Le lien entre l’épreuve sportive et la succession politique souligne combien le mérite physique et la grâce divine étaient mêlés dans la légitimation du pouvoir. Cette scène, bien que mythique, reflète aussi une réalité des royautés archaïques où la compétition pouvait trancher des conflits d’héritage.

Pélops : le héros fondateur

C’est alors que Pélops, venu d’Asie mineure, entre dans la légende. Désireux d’épouser Hippodamie, il défie son père, le roi Oinomaos, dans une course de chars. Vainqueur — grâce, dit-on, à l’intervention divine ou à une tricherie de son cocher — Pélops prend le pouvoir et organise des jeux en l’honneur de Zeus Olympien.

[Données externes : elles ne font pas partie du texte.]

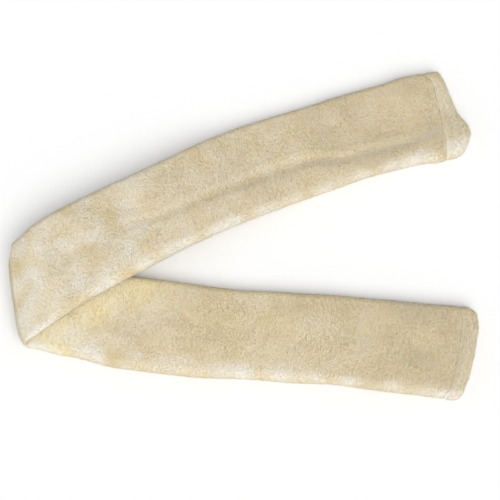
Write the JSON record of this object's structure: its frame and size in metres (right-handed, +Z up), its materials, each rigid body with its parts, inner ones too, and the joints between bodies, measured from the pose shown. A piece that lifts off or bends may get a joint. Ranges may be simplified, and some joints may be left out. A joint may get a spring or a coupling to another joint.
{
  "type": "fleece girth sleeve",
  "caption": "Flat open-ended tube of cream sheared fleece for a saddle girth, folded once on a slant into a V, with a turned-in stitched hem at each mouth.",
  "frame": {"origin": "middle of the lower leg's flat underside, on the surface it lies on", "axes": "+X along the lower leg from the fold to its mouth, +Y towards the upper leg, +Z up"},
  "size_m": [0.4414, 0.3526, 0.0404],
  "materials": {
    "fleece_pile": "matte",
    "hem_fleece": "matte",
    "knit_backing": "matte",
    "seam_edge": "matte",
    "sewing_thread": "satin"
  },
  "bodies": {
    "lower_leg": {"lower_leg_pile": "fleece_pile", "lower_leg_backing": "knit_backing", "lower_leg_seam_allowance": "seam_edge", "lower_leg_seam_thread": "sewing_thread", "lower_leg_hem": "hem_fleece", "lower_leg_hem_thread": "sewing_thread", "fold_pile": "fleece_pile", "fold_backing": "knit_backing", "fold_seam_allowance": "seam_edge", "fold_seam_thread": "sewing_thread"},
    "upper_leg": {"upper_leg_pile": "fleece_pile", "upper_leg_backing": "knit_backing", "upper_leg_seam_allowance": "seam_edge", "upper_leg_seam_thread": "sewing_thread", "upper_leg_hem": "hem_fleece", "upper_leg_hem_thread": "sewing_thread"}
  },
  "joints": [
    {"name": "fold_open", "type": "hinge", "parent": "lower_leg", "child": "upper_leg", "pos_m": [-0.209, 0, 0.02015], "axis": [0.3665, -0.9304, 0], "range_deg": [0, 179], "deforming": ["fold_pile", "fold_backing", "fold_seam_allowance", "fold_seam_thread"]}
  ]
}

Ce récit, popularisé dans les traditions panhelléniques, est emblématique de la manière dont un héros venu d’ailleurs peut se greffer à une terre pour la faire sienne. Par son action, Pélops sacralise les jeux, tout en marquant la transition entre des épreuves divines et leur intégration dans un cadre politique et dynastique.

Héritages et interprétations : entre mythes locaux et panhellénisme

Les versions concurrentes

Les récits éléens, riches et anciens, coexistent avec d’autres traditions issues de cités rivales. Ainsi, chez Pindare, c’est Héraclès, fils d’Alcmène, qui fonde les Jeux après sa victoire contre Augias. Cette version panhellénique efface en partie les figures locales pour imposer un héros universel, plus rassembleur à l’échelle du monde grec.

Ces divergences reflètent également les tensions géopolitiques entre cités grecques, chacune souhaitant rattacher à elle-même l’origine des institutions les plus sacrées. Le mythe devient ainsi un outil politique, permettant de forger une mémoire collective compatible avec les intérêts de chaque communauté.

La mémoire d’Olympie

Pausanias, au IIe siècle de notre ère, rassemble et transcrit ces récits dans son œuvre monumentale. En parcourant les ruines du sanctuaire, il fait dialoguer les pierres, les statues et les traditions orales, offrant une synthèse précieuse pour les historiens modernes. La lecture de Pausanias offre une stratification temporelle des récits, entre les témoignages des prêtres locaux et les vestiges visibles de son époque. Cette compilation devient un pont entre légende et réalité, contribuant à fixer la topographie sacrée des concours olympiques.